Archived Report — 2026-Q1
You're viewing the 2026-Q1 edition of this report. Data and analysis reflect that period. View the latest edition.
Flower Mound City Trajectory
2026-Q1 Edition
The Bottom Line
Flower Mound has abandoned the "one size fits all" suburban model in favor of radical lifestyle segmentation. The town is engineering three distinct identities within a single municipal boundary: the urban-resort living of Lakeside Village (south), the preserved pastoralism of the Cross Timbers Conservation District (west), and the amenity-rich traditional suburban fabric of the central corridors. Understanding where a property sits relative to these invisible but rigid policy lines is the primary determinant of its future asset performance.
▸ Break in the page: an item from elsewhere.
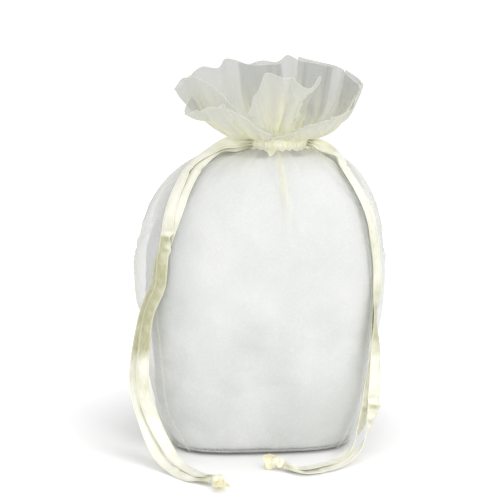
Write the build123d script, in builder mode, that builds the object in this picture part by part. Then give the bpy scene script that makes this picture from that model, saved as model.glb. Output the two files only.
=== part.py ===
"""Drawstring gift pouch of sheer ribbon-tied fabric, in millimetres.

The pouch stands on its flat base with its front towards -Y. The origin is the base's centre on the ground.
A padded body carries a neck of eight gathers. Each gather slides outward and upward as the mouth opens. Two
ribbons run round the neck inside the casing, and each leaves it at one side as a pair of strands with a knot.
"""

import os
from math import atan2, cos, degrees, hypot, radians, sin

from build123d import *

# Fabric and clearances
FABRIC = 0.8
SEAM_WIDTH = 2.4
SEAM_PROUD = 0.5
PADDING_GAP = 0.9
PADDING_FOOT_GAP = 0.3
PADDING_THICKNESS = 5.2
PADDING_TOP = 146.0

# Body outline: height, half width, half depth, squareness of the section and sideways lean
STATIONS = [
    (0.8, 45.0, 35.0, 3.6, 0.0),
    (12.0, 50.8, 38.8, 3.3, 0.0),
    (32.0, 56.4, 42.0, 3.0, 0.0),
    (60.0, 60.6, 44.5, 2.8, 0.0),
    (86.0, 62.8, 45.0, 2.7, 0.0),
    (108.0, 60.2, 43.2, 2.5, 1.0),
    (123.0, 55.8, 39.5, 2.4, 2.0),
    (134.0, 49.2, 35.0, 2.2, 3.0),
    (142.0, 41.0, 30.5, 2.1, 4.2),
    (147.5, 31.0, 25.0, 2.0, 5.2),
    (150.4, 17.5, 17.0, 2.0, 6.0),
]
SECTION_POINTS = 24

# Neck: eight gathers round a centre that leans a little to the right
NECK_X = 6.0
GATHERS = ["right", "back_right", "back", "back_left", "left", "front_left", "front", "front_right"]
GATHER_STEP = 360 / len(GATHERS)
GATHER_GAP = 1.2
CASING_INNER = 6.0
CASING_OUTER = 15.5
CASING_LOW = 151.0
CASING_HIGH = 160.0
TUNNEL_INNER = 11.6
TUNNEL_OUTER = 14.4
TUNNEL_MARGIN = 1.0
THREAD = 0.25
EXIT_WIDTH = 5.2
EXIT_DEPTH = 3.0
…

The fiscal engine makes this strategy possible. With a AAA bond rating, a slight property tax rate reduction to $0.387277 per $100 valuation, and $244 million in authorized capital projects, Flower Mound demonstrates a maturity that allows for tax compression even amidst inflationary pressures. The 2025 Bond Election ($82M for parks/CAC expansion, $30M for streets) explicitly endorsed "quality of place" spending over pure capacity expansion. For homebuyers, this signals a municipality prioritizing property value protection and lifestyle quality over traffic throughput maximization—a critical distinction from hyper-growth neighbors.